2012 O'Byrne Cup

Tournament details
- Province: Leinster
- Year: 2012
- Trophy: O'Byrne Cup

Winners
- Champions: DCU

= 2012 O'Byrne Cup =

The 2012 O'Byrne Cup was a Gaelic football competition played by the teams of Leinster GAA. The competition differs from the Leinster Senior Football Championship as it also features further education colleges and the winning team does not progress to another tournament at All-Ireland level. The winners of the 2011 O'Byrne Cup were Kildare. The O'Byrne Cup began on 8 January 2012. Prior to the start of the competition, Kilkenny announced that they would not be participating in the competition this year.

==O'Byrne Cup==

===First round===
The first round winners Meath, DCU, Longford, Kildare, Offaly, Dublin and UCD went on to qualify for the quarter-finals of the tournament. The losers of the first round went on to the O'Byrne Shield quarter finals.

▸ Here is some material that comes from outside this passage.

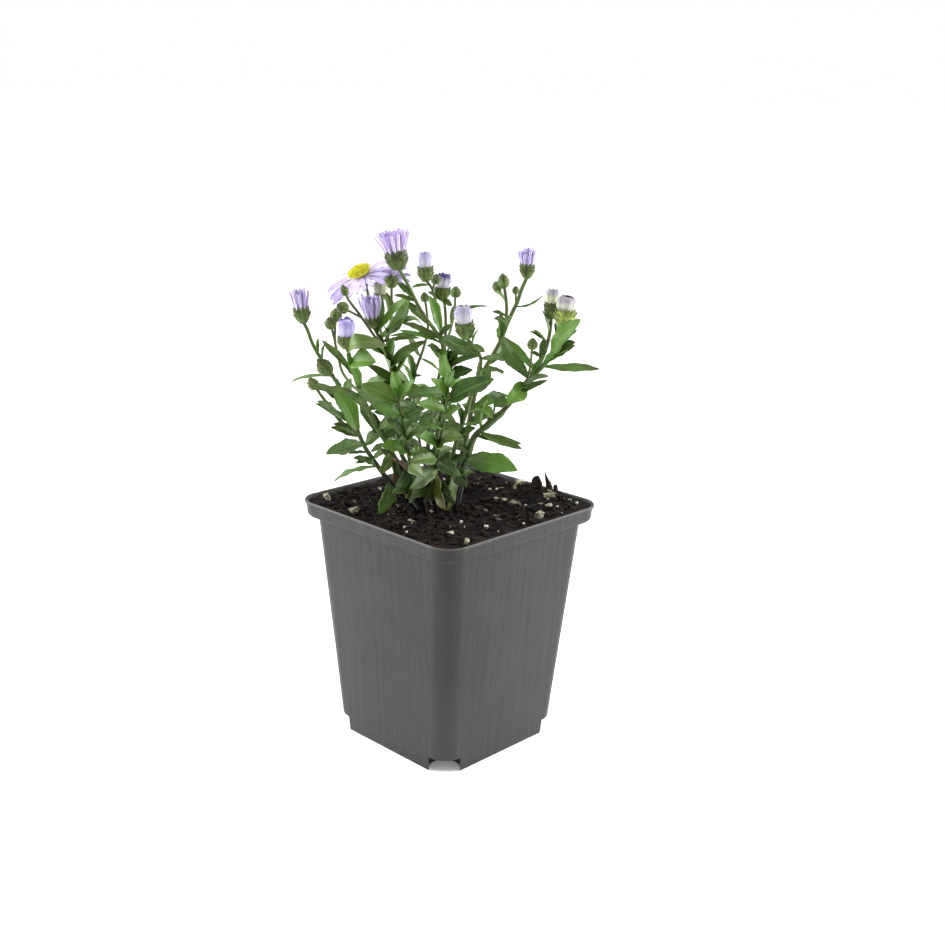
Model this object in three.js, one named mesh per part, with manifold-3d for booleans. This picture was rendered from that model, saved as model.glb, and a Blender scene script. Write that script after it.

All the first round matches took place on 8 January 2012.

===Final===
The final of the O'Byrne Cup was originally supposed to take place on 29 January 2012. However, due to the venue (St Conleth's Park) being waterlogged, it was postponed. The new date was Friday 17 February in Portlaoise.

==O'Byrne Shield==
The O'Byrne Shield consists of the 7 losing teams from the first round of the O'Byrne Cup.